# THE PROBLEM
Reproduce each line from the first in the data through the line that contains "spring_washer_split = 1.6" exactly; give nothing else.

[Stored entries]
[Start]

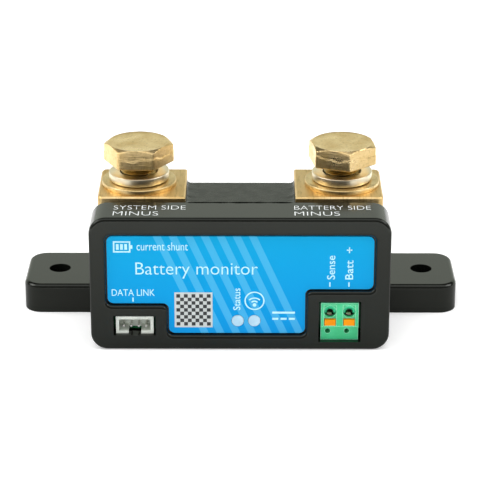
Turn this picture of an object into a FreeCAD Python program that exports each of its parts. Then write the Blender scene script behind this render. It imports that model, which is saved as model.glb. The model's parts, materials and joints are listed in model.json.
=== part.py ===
"""Battery monitor shunt: two brass terminal blocks joined by resistor strips, in a moulded casing
with mounting ears, with a measuring board, a data header and a push-in terminal at the front.

Millimetres. +Z is up and the front faces -Y. The origin is on the underside, midway between the
two mounting holes. Both terminal bolts stand on the line through the mounting holes.
"""
import FreeCAD, Part
import math
import os

os.makedirs("parts", exist_ok=True)

V = FreeCAD.Vector

# ---- driving dimensions -------------------------------------------------------------------
# casing and ears
ears_width = 120.0
ear_depth = 24.6
ear_height = 8.2
ear_corner_r = 5.0
ear_edge_r = 1.2
hole_spacing = 101.6
hole_d = 6.0
tub_wall = 1.9
tub_side_wall = 1.2
tub_height = 22.0
tub_corner_r = 2.5
tub_edge_r = 0.6
tub_front_floor = 2.0
pedestal_overhang = 2.0

# front cover
cover_width = 79.5
cover_height = 37.6
cover_front = 37.0
cover_depth = 11.9
cover_wall = 2.0
cover_front_wall = 3.0
cover_corner_r = 4.5
cover_edge_r = 1.0
pocket_depth = 1.5
pocket_rim_r = 1.1
plate_thickness = 2.0

# terminal blocks and the hardware on them
block_inner_x = 15.05
block_width = 23.95
block_depth = 22.7
block_height = 26.0
block_top = 33.8
block_edge_r = 1.5
block_chamfer = 0.4
thread_d = 10.0
thread_depth = 20.0
bolt_inset = 13.0
bolt_length = 20.0
bolt_end_chamfer = 1.0
hex_af = 17.0
hex_flat_share = 0.97
hex_crown_angle = 30.0
head_height = 5.5
head_gap = 2.6
left_hex_turn = -3.0
right_hex_turn = -20.0
flat_washer_d = 20.5
flat_washer_t = 1.4
spring_washer_d = 16.6
spring_washer_t = 2.7
spring_washer_split = 1.6

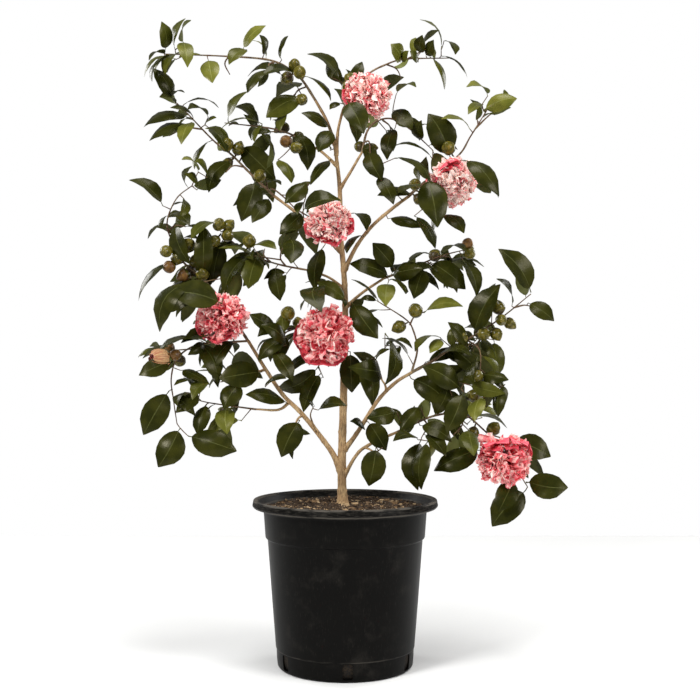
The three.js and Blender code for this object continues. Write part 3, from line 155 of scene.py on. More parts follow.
MASSES = (
    Mass("foot_leaves", "foot_spur", 32, (1.4, 1), ((50, -10, 380), (56, -16, 380), (66, -20, 388)),
         reach=((45, -15, 322), (96, -10, 392), (40, -5, 425), (75, 0, 425))),
    Mass("inner_right_leaves", "inner_spur", 30, (1.5, 1), ((66, 10, 506), (62, 4, 520), (50, 0, 545)),
         reach=((30, -5, 540), (40, 0, 462), (85, 0, 480), (60, 5, 568))),
    Mass("low_hanging_leaves", "hanging_spur", 26, (1.5, 1), ((-88, 0, 430), (-92, -8, 418),
         (-97, -14, 405)), reach=((-118, -10, 368), (-96, -20, 373), (-62, -5, 410))),
    Mass("low_rising_leaves", "rising_spur", 27, (1.5, 1), ((-58, 0, 430), (-62, -6, 445), (-56, -12, 460)),
         reach=((-42, -10, 522), (0, -10, 468), (-75, -5, 475))),
    Mass("left_knot_leaves", "knot_spur", 24, (1.5, 1), ((-176, 16, 515), (-200, 5, 508), (-222, -4, 503)),
         reach=((-268, -5, 545), (-228, -15, 458), (-165, 5, 545), (-282, 10, 520))),
    Mass("low_side_leaves", "low_side_bough", 25, (1.7, 1), ((-160, 10, 454), (-203, 6, 460), (-243, 4, 466),
         (-268, 2, 472)), shoots=((0.45, (-225, 40, 440)),), reach=((-312, 0, 450), (-268, -15, 390),
         (-208, 5, 412), (-110, 5, 468), (-285, 15, 505))),
    Mass("heart_left_leaves", "trunk", 19, (1.9, 1), ((0, 40, 650), (-25, 25, 658), (-52, 10, 668)),
         reach=((-50, 0, 735), (0, 5, 640), (-70, 25, 640), (-78, 5, 760)), buds=((1, 1),)),
    Mass("heart_right_leaves", "trunk", 20, (1.9, 1), ((0, 38, 612), (14, 22, 622), (30, 5, 612)),
         reach=((55, 0, 585), (35, 20, 655))),
    Mass("top_left_leaves", "left_leader", 11, (2.5, 1.1), ((-54, 58, 1018), (-79, 56, 1056),
         (-103, 54, 1076), (-141, 53, 1092), (-220, 51, 1098), (-330, 47, 1101)),
         shoots=((0.1, (-100, 80, 1010)), (0.62, (-215, 90, 1075)), (0.35, (-130, 20, 1060)),),
         reach=((-145, 50, 1160), (-335, 50, 1160), (-295, 45, 1170), (-280, 60, 1168), (-360, 30, 1060),
         (-245, 20, 1055), (-105, 60, 1140), (-30, 30, 1022), (-42, 15, 950), (-85, 25, 968)),
         buds=((0.22, 2),)),
    Mass("top_right_leaves", "right_leader", 12, (2.4, 1), ((-4, 60, 1002), (16, 64, 1038), (42, 66, 1069),
         (73, 62, 1085), (110, 56, 1094), (195, 52, 1095)), shoots=((0.12, (-25, 45, 1058)),
         (0.66, (150, 60, 1122)), (0.5, (105, 100, 1070)),), reach=((142, 50, 1172), (90, 45, 1132),
         (185, 30, 1045), (228, 50, 1062), (-65, 40, 1105), (205, 60, 1128), (135, 90, 1045)),
         bloom=Flower((39, 4, 1016), 50, (0.25, -0.9, 0.3)), buds=((0.14, 2),)),
    Mass("crown_left_leaves", "crown_left_bough", 13, (2.1, 1), ((-68, 63, 940), (-102, 64, 959),
         (-142, 65, 970), (-222, 64, 979)), shoots=((0.2, (-100, 30, 925)), (0.55, (-165, 100, 985)),),
         reach=((-190, 50, 1035), (-65, 20, 905), (-165, 40, 940), (-140, 50, 1000)), buds=((0.12, 2),
         (0.3, 1))),
    Mass("crown_right_leaves", "crown_right_bough", 14, (2.2, 1), ((31, 57, 924), (40, 56, 961),
         (58, 54, 980), (86, 53, 984), (118, 51, 965), (160, 46, 925)), shoots=((0.1, (45, 20, 910)),
         (0.4, (85, 90, 960)),), reach=((135, 30, 1040), (35, 20, 850), (100, 40, 860), (150, 30, 880),
         (0, 60, 895)), buds=((0.05, 2),)),
    Mass("upper_left_leaves", "upper_left_bough", 15, (2.5, 1), ((-130, 56, 843), (-175, 59, 886),
         (-210, 61, 921), (-243, 63, 947), (-296, 62, 1002), (-318, 60, 1022)),
         shoots=((0.05, (-75, 30, 800)), (0.3, (-215, 20, 880)), (0.7, (-320, 40, 950)),
         (0.35, (-150, 100, 925)),), reach=((-350, 50, 1085), (-372, 35, 975), (-360, 60, 940),
         (-130, 25, 872), (-190, 20, 798), (-155, 40, 790), (-230, 60, 1012), (-285, 60, 895),
         (-250, 20, 1000), (-50, 25, 852)), bloom=Flower((-29, -6, 788), 48, (-0.15, -0.85, 0.4)),
         buds=((0.02, 1), (0.4, 2))),
    Mass("upper_right_leaves", "upper_right_bough", 16, (2.8, 1), ((115, 50, 841), (138, 52, 862),
         (206, 56, 916), (230, 56, 953), (262, 54, 1004)), shoots=((0.08, (140, 20, 815)),
         (0.45, (228, 80, 880)), (0.8, (292, 50, 1010)),), reach=((265, 25, 842), (315, 50, 1025),
         (222, 40, 1052), (225, 50, 992), (165, 10, 782), (150, 40, 992), (95, 20, 770), (275, 70, 985),
         (75, 15, 872), (58, 10, 838)), bloom=Flower((191, 0, 857), 51, (0.45, -0.7, -0.55)),
         buds=((0.05, 1), (0.4, 1))),
    Mass("middle_left_leaves", "middle_left_bough", 77, (1.9, 1), ((-62, 44, 705), (-122, 45, 717),
         (-173, 46, 735), (-204, 46, 757), (-231, 44, 781)), shoots=((0.25, (-115, 15, 740)),
         (0.5, (-165, 10, 705)), (0.4, (-150, 90, 750)),), reach=((-262, 35, 845), (-225, 20, 682),
         (-172, 10, 668), (-118, 20, 648), (-95, 20, 775), (-275, 60, 780)), buds=((0.72, 1), (1, 4))),
    Mass("middle_right_leaves", "middle_right_bough", 18, (2.2, 1), ((70, 42, 691), (118, 42, 709),
         (172, 40, 731), (219, 36, 743)), shoots=((0.2, (115, 15, 690)), (0.7, (200, 90, 725)),),
         reach=((12, 20, 728), (45, 30, 752), (132, 20, 655), (222, 10, 690), (255, 20, 668),
         (215, 50, 790), (165, 20, 755)), buds=((0.62, 1), (1, 3))),
    Mass("centre_left_leaves", "trunk", 81, (2.5, 1.1), ((-1, 34, 560), (-42, 38, 582), (-87, 36, 598),
         (-120, 30, 602), (-158, 22, 612)), shoots=((0.15, (-30, 30, 530)), (0.6, (-110, -5, 580)),),
         reach=((-178, 15, 622), (-100, 10, 500), (10, -10, 487), (-150, 0, 560), (-120, 25, 640),
         (-60, 0, 520)), bloom=Flower((-35, -40, 586), 57, (0.05, -1, 0.05)), buds=((0.55, 1),)),
    Mass("left_leaves", "lower_left_bough", 52, (2.6, 1.1), ((-176, 35, 577), (-218, 42, 640),
         (-255, 44, 686), (-295, 46, 721), (-317, 48, 761), (-325, 48, 796), (-308, 50, 838),
         (-280, 50, 861)), shoots=((0.2, (-215, 20, 690)), (0.42, (-290, 90, 690)),
         (0.72, (-290, 40, 785)),), reach=((-392, 45, 873), (-380, 30, 655), (-330, 0, 590),
         (-345, 40, 795), (-280, 50, 905), (-185, 10, 640), (-225, 20, 745), (-240, 60, 860)),
         bloom=Flower((-219, -18, 618), 50, (-0.1, -0.9, 0.25)), buds=((0.48, 3), (0.4, 2))),
    Mass("left_hanging_leaves", "lower_left_bough", 53, (2.1, 1), ((-176, 35, 577), (-217, 22, 574),
         (-267, 14, 569), (-300, 8, 546), (-310, 0, 510), (-305, -6, 471), (-298, -12, 430)),
         shoots=((0.12, (-205, 60, 550)), (0.5, (-325, 50, 565)),), reach=((-372, 40, 525),
         (-365, 10, 405), (-335, -15, 355), (-200, -20, 385), (-345, 20, 602), (-222, 0, 556)),
         bud=Flower((-328, -12, 545), 20, (-0.6, -0.6, 0.1)), buds=((0.5, 2),)),
    Mass("right_leaves", "lower_right_bough", 58, (2.8, 1), ((120, 28, 520), (160, 30, 542), (189, 31, 562),
         (220, 32, 579), (280, 32, 617), (336, 30, 662)), shoots=((0.12, (190, 0, 478)),
         (0.45, (240, -5, 520)), (0.55, (235, 85, 560)), (0.85, (345, 60, 640)),), reach=((287, 30, 745),
         (382, 20, 612), (272, 15, 690), (240, 10, 690), (300, 45, 640), (205, -5, 475), (290, 0, 505),
         (275, -10, 435), (215, 15, 515), (150, 10, 455)), buds=((0.55, 2), (0.75, 2), (0.4, 2))),
    Mass("right_rising_leaves", "lower_right_bough", 29, (2, 1), ((120, 28, 520), (130, 24, 561),
         (122, 20, 597), (108, 16, 616), (58, 14, 648)), shoots=((0.55, (145, 15, 630)),),
         reach=((92, 10, 655), (220, 15, 640), (55, 0, 560), (165, 20, 598), (28, 20, 655)),
         buds=((0.6, 1),)),
    Mass("lowest_right_leaves", "lowest_right_bough", 31, (2.3, 1), ((92, 8, 413), (143, 8, 437),
         (178, 8, 446), (214, 8, 444), (249, 6, 416), (277, 0, 386), (302, -10, 351), (322, -18, 318)),
         shoots=((0.18, (135, -15, 405)), (0.4, (190, -25, 410)), (0.5, (205, 50, 470)),),
         reach=((405, -10, 315), (260, -30, 247), (272, -20, 275), (370, -5, 370), (160, -20, 345),
         (122, -10, 312), (185, -15, 365), (135, -5, 465), (250, 10, 480), (80, -15, 458),
         (345, 20, 425)), bloom=Flower((276, -52, 367), 54, (0.05, -0.75, -0.6)), buds=((0.52, 1),)),
)


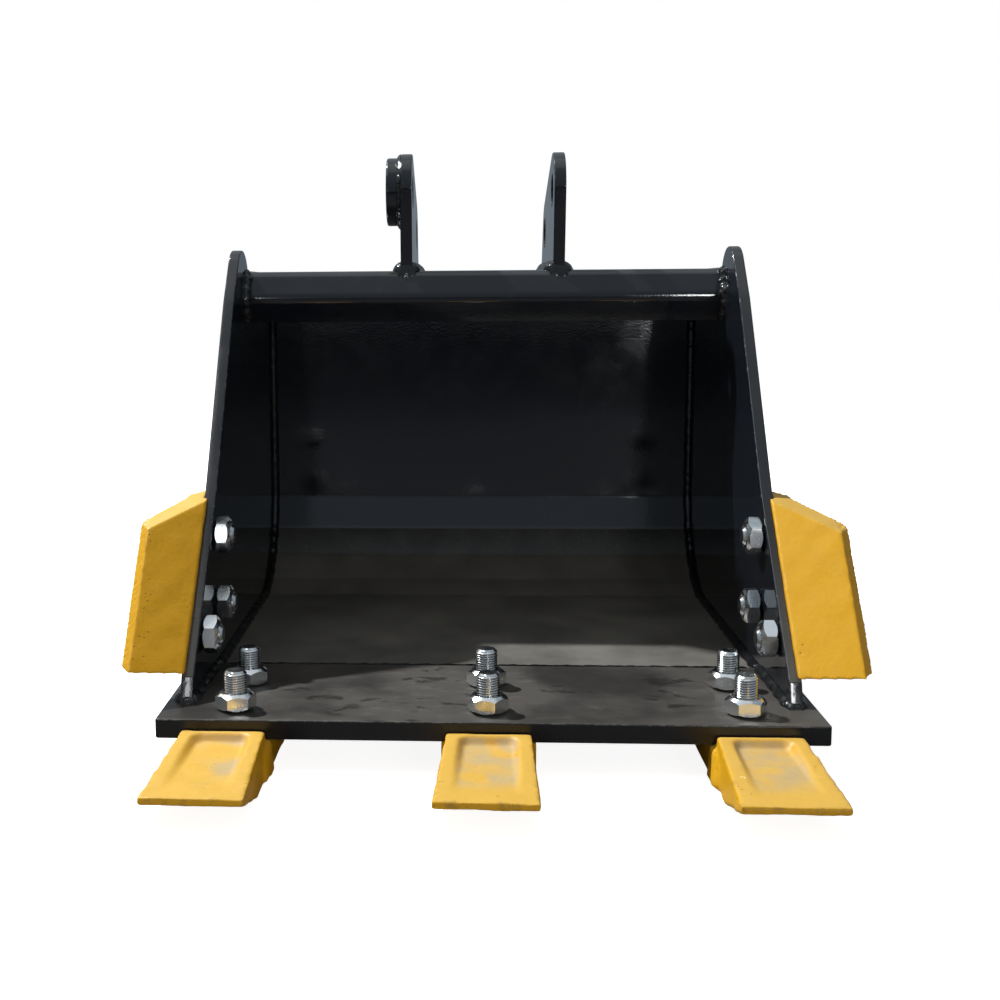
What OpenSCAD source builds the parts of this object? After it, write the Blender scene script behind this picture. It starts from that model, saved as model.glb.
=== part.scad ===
// Digging bucket for a one-tonne mini excavator: a welded shell with two pin ears,
// three bolt-on teeth and two bolt-on side cutters.
// The outlines below are drawn in the work frame: X across, Y back from the front
// of the cutting edge, Z up from the top of the cutting edge. Every node is then
// moved so that the origin is the middle of the arm pin.

/* [Cutting edge] */
// Width of the cutting-edge plate
edge_w = 398; // [390:1:410]
// Depth of the plate from front to back
edge_d = 124; // [118:1:140]
// Thickness of the plate
edge_t = 12; // [10:1:14]

/* [Shell] */
// Outer width over the two side plates
body_w = 381; // [376:1:386]
// Thickness of a side plate
side_t = 8; // [6:1:9]
// Thickness of the bent floor and back sheet
wrapper_t = 6; // [5:1:7]
// Where the flat floor ends and the bends begin
floor_end = 345; // [325:5:360]
// Length of each straight strip between two bends
bend_pitch = 27.5; // [24:0.5:29]
// Number of press-brake bends between floor and back
bends = 5; // [4:1:7]
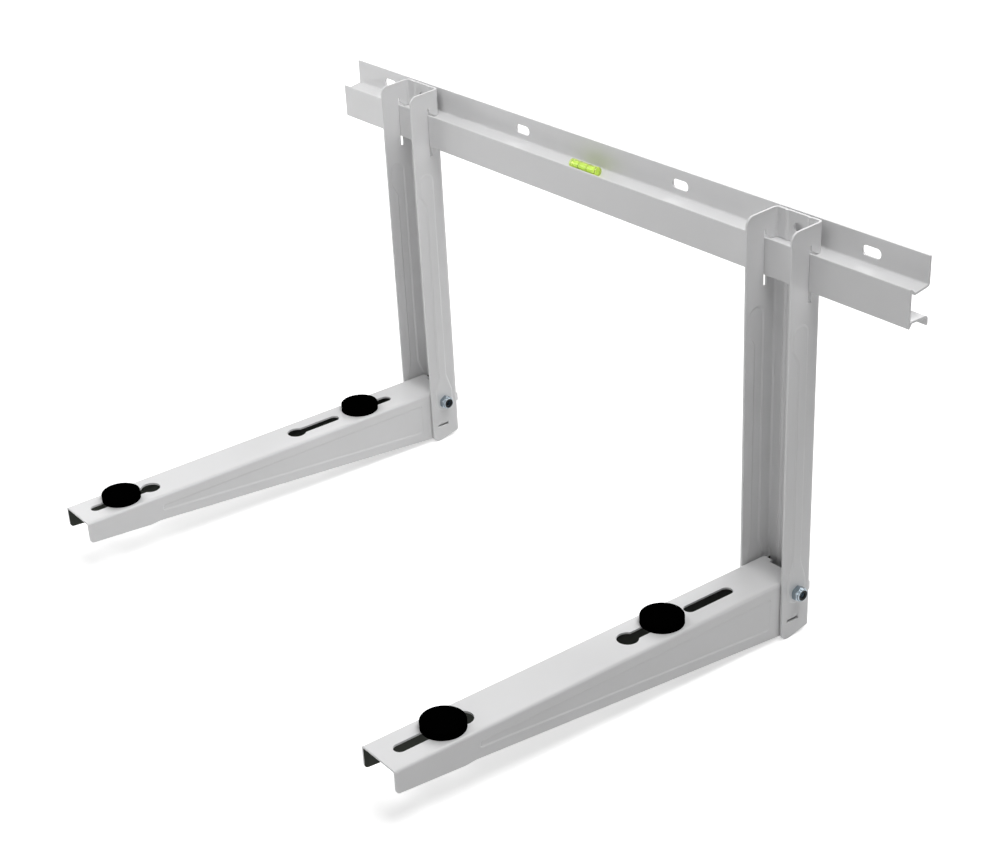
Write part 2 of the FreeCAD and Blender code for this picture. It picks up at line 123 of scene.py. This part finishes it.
def powder_coat():
    """Polyester powder, sprayed and baked: a glossy grey-white skin with faint orange peel."""
    material, tree, place = new_material("powder_coat_grey_white")
    clouds = add(tree, "ShaderNodeTexNoise", vector=place, scale=per_mm(45), detail=2.0)
    peel = add(tree, "ShaderNodeTexNoise", vector=place, scale=per_mm(1.6), detail=1.0)
    skin = add(tree, "ShaderNodeBump", height=peel.outputs["Fac"], strength=0.3, distance=0.03 * mm)
    gloss = add(tree, "ShaderNodeMapRange", value=clouds.outputs["Fac"], to_min=0.26, to_max=0.34)
    surface = add(tree, "ShaderNodeBsdfPrincipled", roughness=gloss.outputs["Result"], ior=1.5,
                  base_color=mixed(tree, clouds.outputs["Fac"], "DDDDDD", "E1E1E2"),
                  normal=skin.outputs["Normal"])
    output(tree, surface.outputs["BSDF"])
    return material


def painted_shade_coat():
    """Painted shade for the inside of an arm's folds: the powder coat darkened to a green-grey where shade
    falls.
    """
    material, tree, place = new_material("powder_coat_thin_over_steel")
    clouds = add(tree, "ShaderNodeTexNoise", vector=place, scale=per_mm(12), detail=3.0)
    gloss = add(tree, "ShaderNodeMapRange", value=clouds.outputs["Fac"], to_min=0.5, to_max=0.7)
    surface = add(tree, "ShaderNodeBsdfPrincipled", roughness=gloss.outputs["Result"], ior=1.5,
                  specular_ior_level=0.12,
                  base_color=mixed(tree, clouds.outputs["Fac"], "3A3D38", "4E524B"))
    output(tree, surface.outputs["BSDF"])
    return material


def rubber():
    """Moulded rubber, filled with carbon black: a matt skin, finely mottled, that swallows the light."""
    material, tree, place = new_material("moulded_rubber_black")
    mottle = add(tree, "ShaderNodeTexNoise", vector=place, scale=per_mm(1.2), detail=4.0, roughness=0.7)
    skin = add(tree, "ShaderNodeBump", height=mottle.outputs["Fac"], strength=0.4, distance=0.1 * mm)
    surface = add(tree, "ShaderNodeBsdfPrincipled", roughness=1.0, specular_ior_level=0.0,
                  base_color=mixed(tree, mottle.outputs["Fac"], "000000", "020202"),
                  normal=skin.outputs["Normal"])
    output(tree, surface.outputs["BSDF"])
    return material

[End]

# SOLUTION
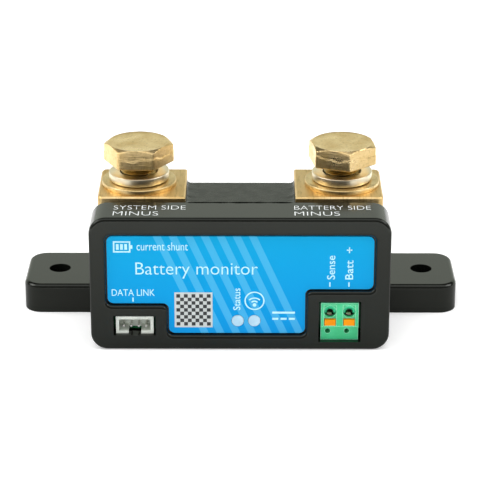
Turn this picture of an object into a FreeCAD Python program that exports each of its parts. Then write the Blender scene script behind this render. It imports that model, which is saved as model.glb. The model's parts, materials and joints are listed in model.json.
=== part.py ===
"""Battery monitor shunt: two brass terminal blocks joined by resistor strips, in a moulded casing
with mounting ears, with a measuring board, a data header and a push-in terminal at the front.

Millimetres. +Z is up and the front faces -Y. The origin is on the underside, midway between the
two mounting holes. Both terminal bolts stand on the line through the mounting holes.
"""
import FreeCAD, Part
import math
import os

os.makedirs("parts", exist_ok=True)

V = FreeCAD.Vector

# ---- driving dimensions -------------------------------------------------------------------
# casing and ears
ears_width = 120.0
ear_depth = 24.6
ear_height = 8.2
ear_corner_r = 5.0
ear_edge_r = 1.2
hole_spacing = 101.6
hole_d = 6.0
tub_wall = 1.9
tub_side_wall = 1.2
tub_height = 22.0
tub_corner_r = 2.5
tub_edge_r = 0.6
tub_front_floor = 2.0
pedestal_overhang = 2.0

# front cover
cover_width = 79.5
cover_height = 37.6
cover_front = 37.0
cover_depth = 11.9
cover_wall = 2.0
cover_front_wall = 3.0
cover_corner_r = 4.5
cover_edge_r = 1.0
pocket_depth = 1.5
pocket_rim_r = 1.1
plate_thickness = 2.0

# terminal blocks and the hardware on them
block_inner_x = 15.05
block_width = 23.95
block_depth = 22.7
block_height = 26.0
block_top = 33.8
block_edge_r = 1.5
block_chamfer = 0.4
thread_d = 10.0
thread_depth = 20.0
bolt_inset = 13.0
bolt_length = 20.0
bolt_end_chamfer = 1.0
hex_af = 17.0
hex_flat_share = 0.97
hex_crown_angle = 30.0
head_height = 5.5
head_gap = 2.6
left_hex_turn = -3.0
right_hex_turn = -20.0
flat_washer_d = 20.5
flat_washer_t = 1.4
spring_washer_d = 16.6
spring_washer_t = 2.7
spring_washer_split = 1.6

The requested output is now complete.